The Little Wonder Special was Vega's best budget tenor of the late 1920s, a combination of the Vegaphone style resonator and flange with the simple rim and tone ring construction of their most basic model. Although priced in 1930 at $75 as a good student's value, this model feels and plays like the higher grade Vegas, with a bit less volume and "ring" due to the plain tone ring. The materials are top grade; the neck is maple with an ebonized fingerboard, the rim and resonator laminated maple.

This example is fitted with the fancy engraved multiple flange pieces originally produced for the upscale Vegaphones, but here being used up as that line had by this point been altered to a solid flange design. That gives this banjo a fancier look than many. It has simple geared Grover tuners and the classic "Presto" tailpiece, with the only ornament of note being the engraved pearl Vega star in the headstock. "A beauty in appearance, a wonder for tone and the highest quality for the price" read Vega's catalog description, and in this case they are not really gilding the lily.
 
Overall length is 33 1/4 in. (84.5 cm.), 11 in. (27.9 cm.) diameter head, and 3 in. (7.6 cm.) in depth, measured at side of rim. Scale length is 23 in. (584 mm.). Width of nut is 1 3/16 in. (30 mm.).

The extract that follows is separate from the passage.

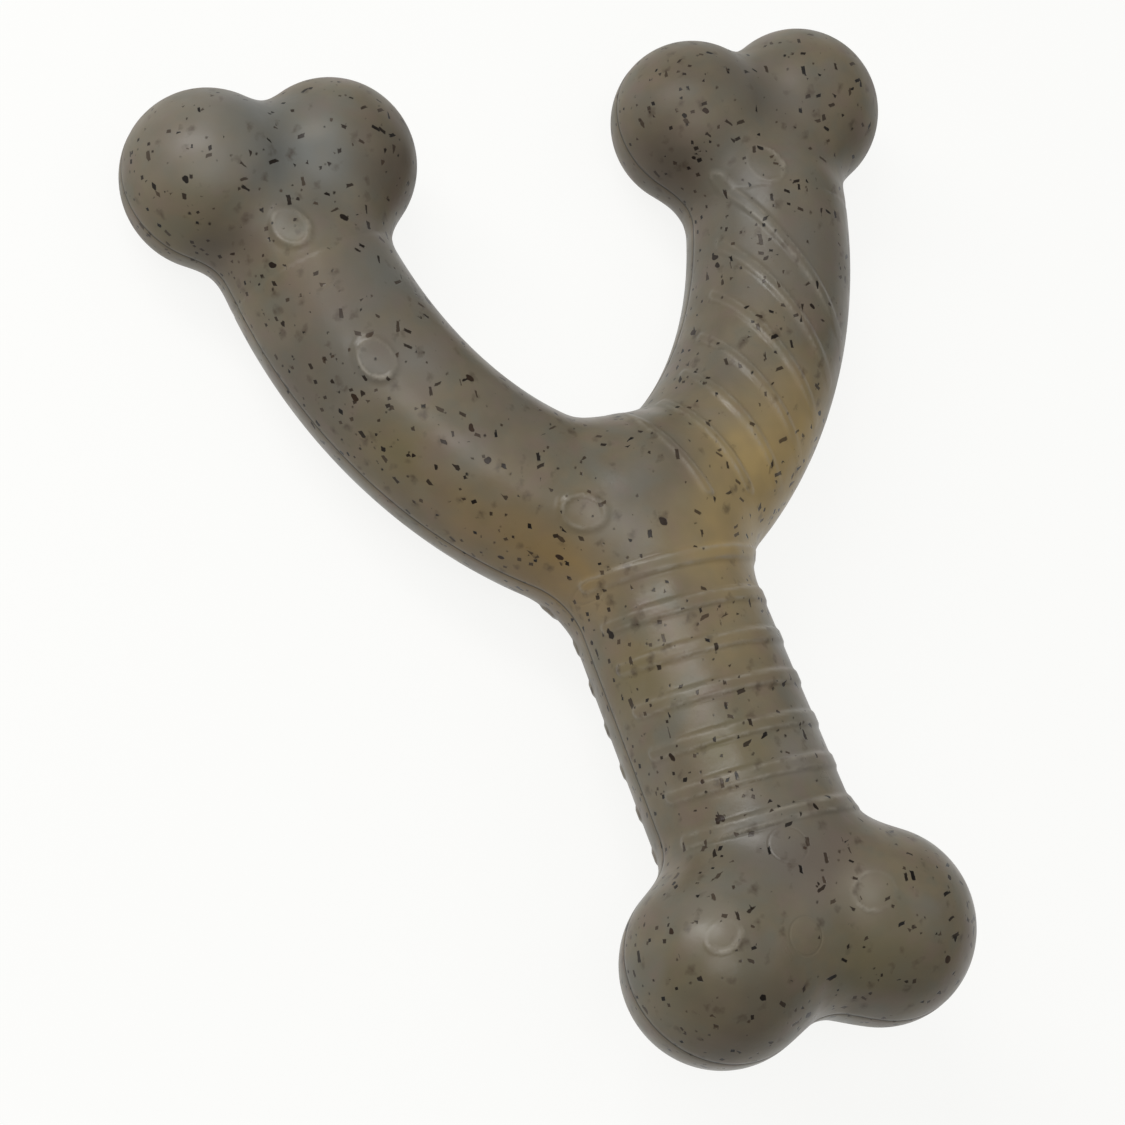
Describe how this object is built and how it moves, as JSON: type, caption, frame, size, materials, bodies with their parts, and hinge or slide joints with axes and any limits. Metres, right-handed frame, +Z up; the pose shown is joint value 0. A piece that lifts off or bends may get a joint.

This banjo shows some wear overall, but remains nicely original and still an excellent value in a period tenor banjo. Over most of the banjo the original finish is intact with light checking and some dings and dents. There are a couple of repaired cracks to the upper resonator wall on the bass side, and unfortunately someone sanded the finish off the upper half of the entire resonator side as part of the repair. This does not affect function at all, but is noticeable.

Apart from this area, the banjo remains quite attractive with all of the original hardware and the plating showing only minor wear. The original frets have some light wear but not enough to affect playability. The banjo is set up with an old, likely original skin head; on the underside of this and inside the back of the resonator are some period pencil graffiti doodles of the sort you would expect a 12-year-old to leave behind. That person called this banjo "my pal"; we hope someone nearly 100 years later will feel the same. Excellent - Condition.